Lack of Liquidity – If I thought private property investing was illiquid, then doing so via crowdfunding was even more so. The market is limited to buyers who go onto that specific platform. As of early this year, Property Moose stopped the Secondary Market altogether. Now, it would appear the only option would be for me to go out and find someone to buy my share myself. If I am able to do this, then Property Moose will transfer the share over to them once they register with them. Even if Property Moose or any other platform were to offer share selling, I would be very cautious. It’s very niche in my opinion, more so because the potential buyers would need to be interested in that specific platform, not just the property. It’s like buying a house on Rightmove but the decision also hinges on whether they like Rightmove. I would also bet that a house that is priced realistically would be quicker to sale and complete than shares from property crowdfunding.
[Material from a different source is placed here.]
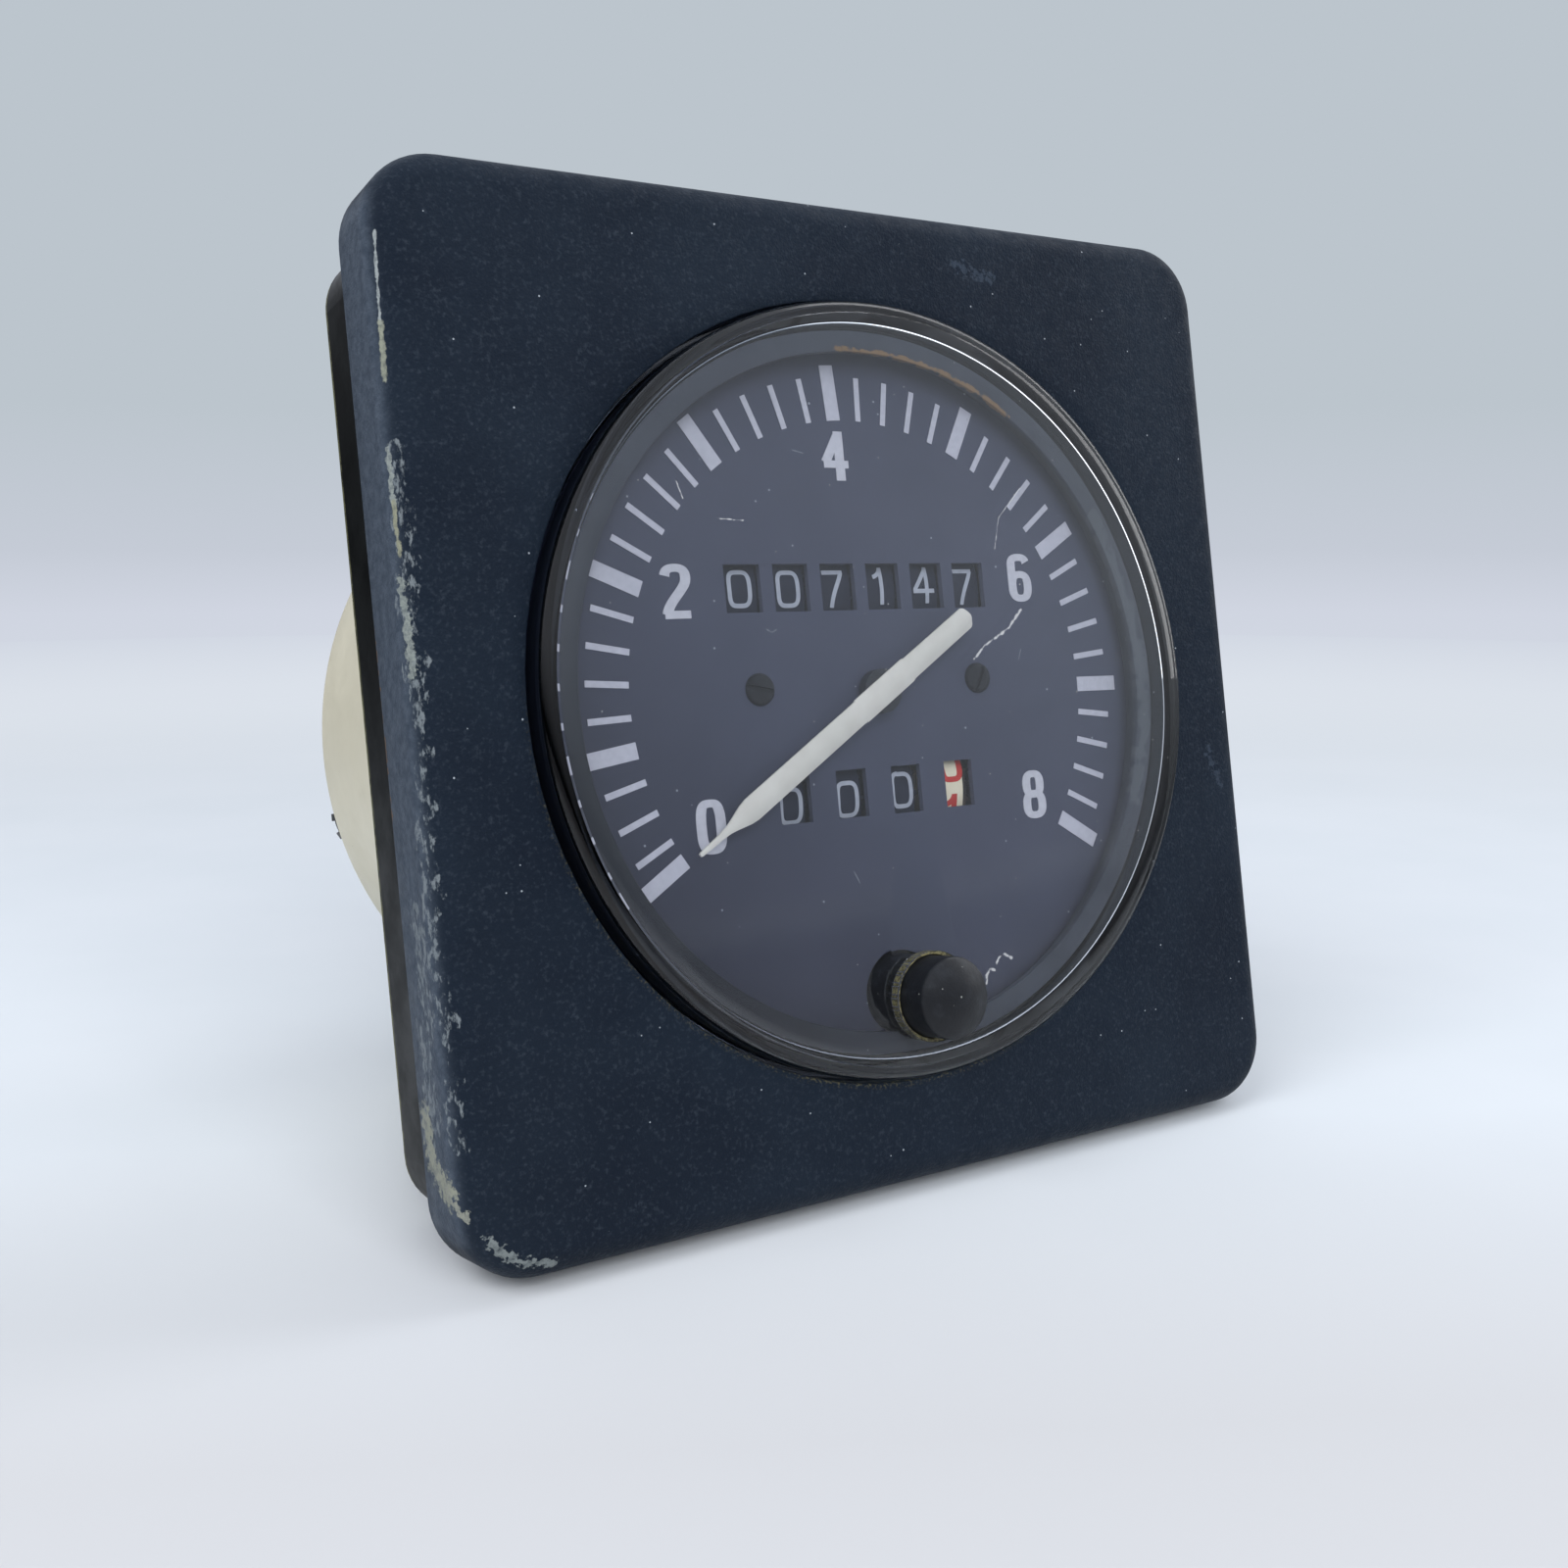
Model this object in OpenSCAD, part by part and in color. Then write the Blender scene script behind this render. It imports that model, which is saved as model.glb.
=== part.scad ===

Security – if you decide Property Crowdfunding is for you, then remember to investigate what would happen if the platform liquidates. Would you lose all your money? Is it completely and legally separate from the platform? Property Moose has this to say, but not all platforms are the same and I wouldn’t base this as a cast iron guarantee either:
“It is extremely improbable that we will liquidate, and remember; you are not investing in Property Moose. Each property you invest in cannot be affected by the loss of Property Moose. Your investments are held in a Special Purpose Vehicle. This means that if anything happens to us, all of your initial investment is ring fenced and will be returned to you by our liquidators and legal team.”
Remember, please do your own research and reach your own conclusions. Laurence from Financial Thing does a detailed write up of his experience with Property Moose which is worth a read if you’re considering adding this to your investment portfolio.
PS. I am writing this on Christmas Day, so Happy Christmas to you all. I am working during this period so will be away from home (sad face), but at least I can finish this post. It’s not great but I know it won’t be like this forever.